Understanding the Basics

Before we dive deep, let’s get some basics straight. AI, or artificial intelligence, is a field that aims to create machines (like computers or robots) that can think and learn like humans. A significant part of AI research focuses on making these machines learn from data and improve over time, a bit like teaching a child to solve puzzles by showing them how to do it and then letting them practice.

The New Approach: Learning from Mistakes

The research introduces a novel method known as ETO (Exploration-based Trajectory Optimization). Unlike traditional methods that teach AI by showing it only the right way to do things, ETO encourages AI to explore, make mistakes, and then learn from them. This method aligns more closely with how humans learn, embracing the idea that failure is not just normal but also a valuable learning opportunity.

How Does It Work?

ETO works in a cycle of exploration and learning. First, the AI, called an agent, tries to complete tasks in its environment, much like a character in a video game navigating through levels. During this phase, it makes plenty of mistakes, called “failure trajectories.” Then, the system compares these failures with successful attempts to identify where things went wrong. This comparison helps the AI learn what not to do, refining its strategy for the tasks.

Why It Matters

The fascinating part of ETO is its effectiveness. The research showed that AI agents using this method significantly outperformed those trained using traditional methods. These AI agents were tested in various complex tasks, such as navigating websites or conducting science experiments in a virtual lab, and they showed remarkable improvement in handling these tasks efficiently.

What’s Next?

The implications of this research are vast. By teaching AI to learn from mistakes, we’re moving closer to creating machines that can adapt to new challenges more flexibly and efficiently. This could revolutionize areas from autonomous driving (where a car learns from every near-miss or mistake) to personalized education (where a learning AI adapts to the student’s unique mistakes and learning pace).

Final Thoughts

The journey of AI learning through exploration and mistakes is not just a technical achievement but a philosophical one, echoing the timeless human truth that failure is a stepping stone to success.

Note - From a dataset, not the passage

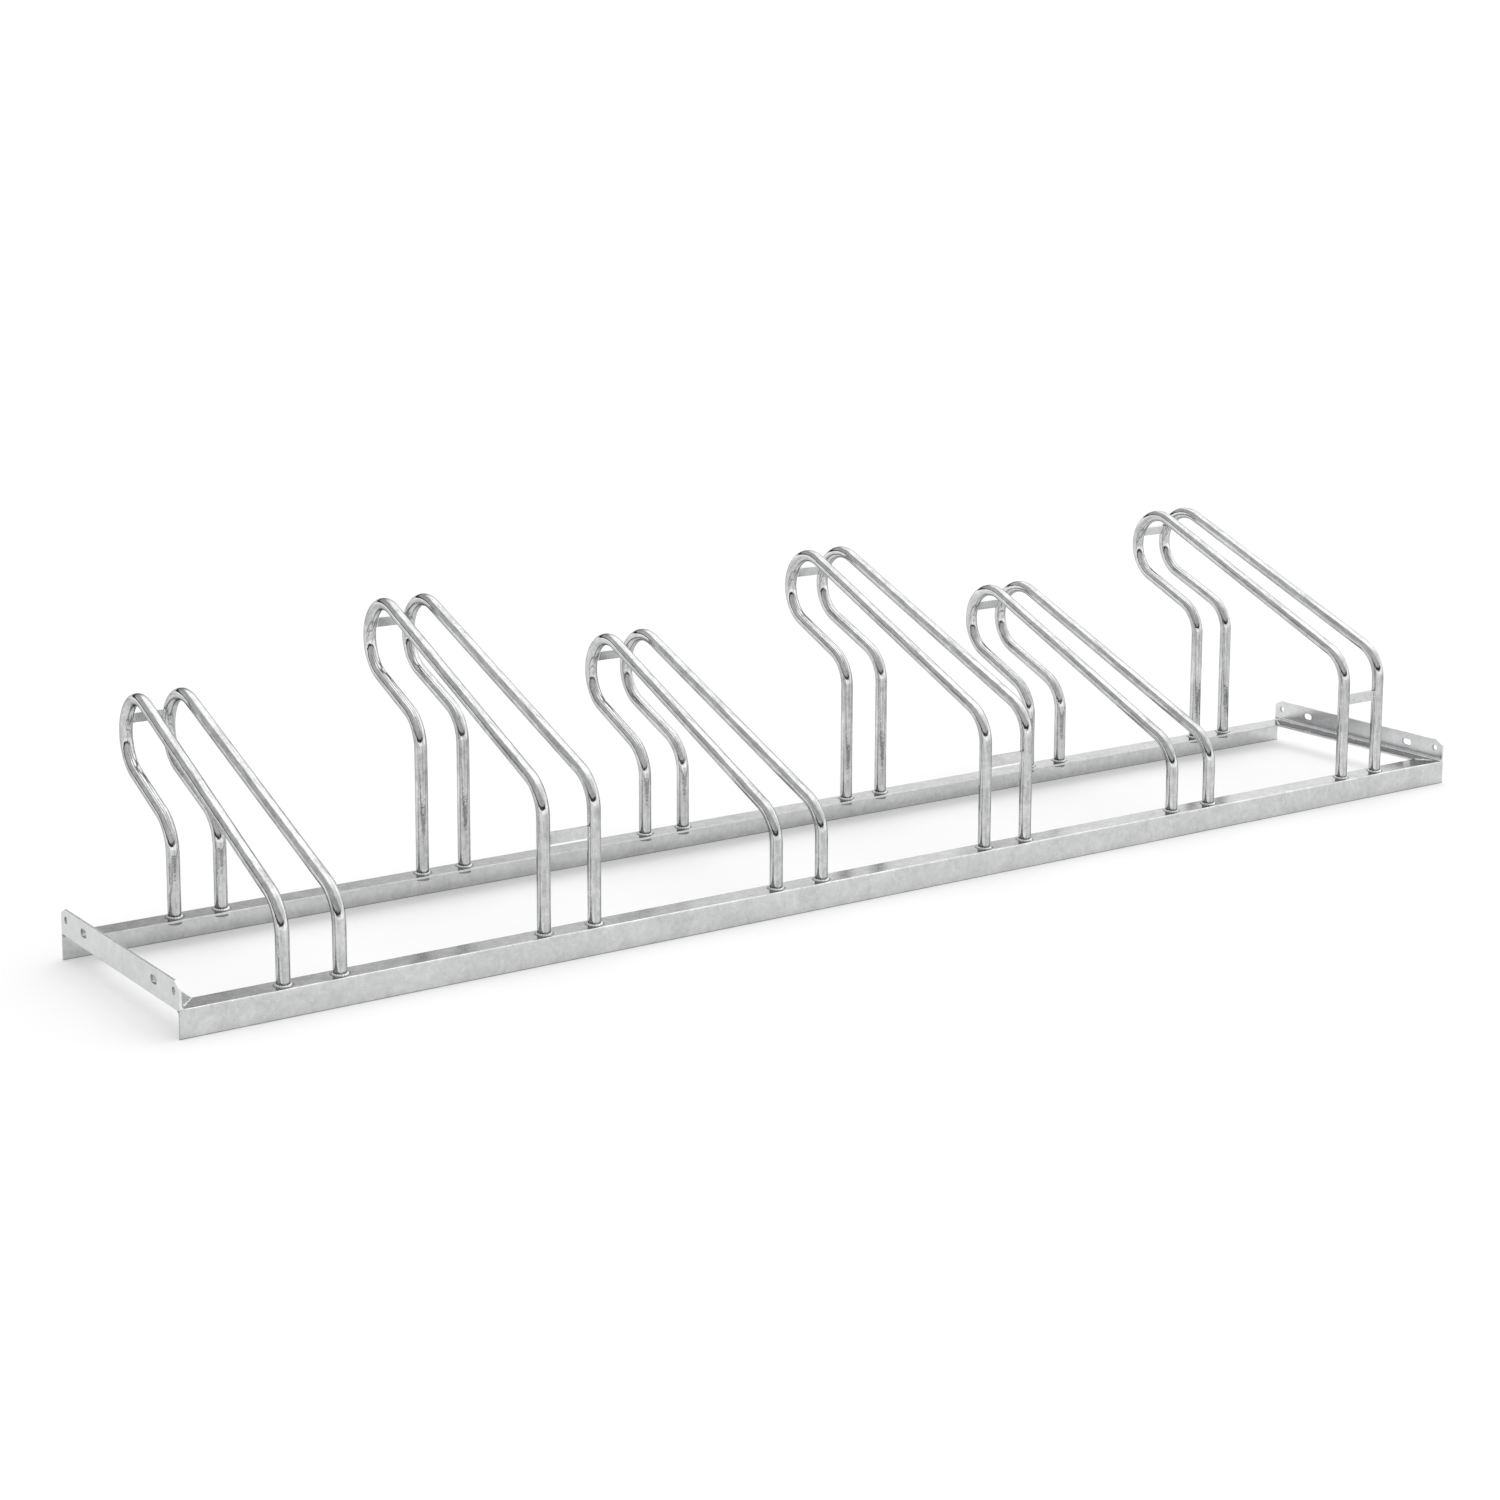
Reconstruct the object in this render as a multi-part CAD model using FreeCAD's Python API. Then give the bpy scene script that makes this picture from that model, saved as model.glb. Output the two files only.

As AI continues to evolve, it brings us closer to machines that learn not just from our successes but also from our failures, making them more adaptable, more intelligent, and, in a way, more human.

In conclusion, the work by Yifan Song and their colleagues opens new doors in the realm of AI, showing us that the path to mastering complex tasks, for AI, lies not in avoiding mistakes but in embracing and learning from them.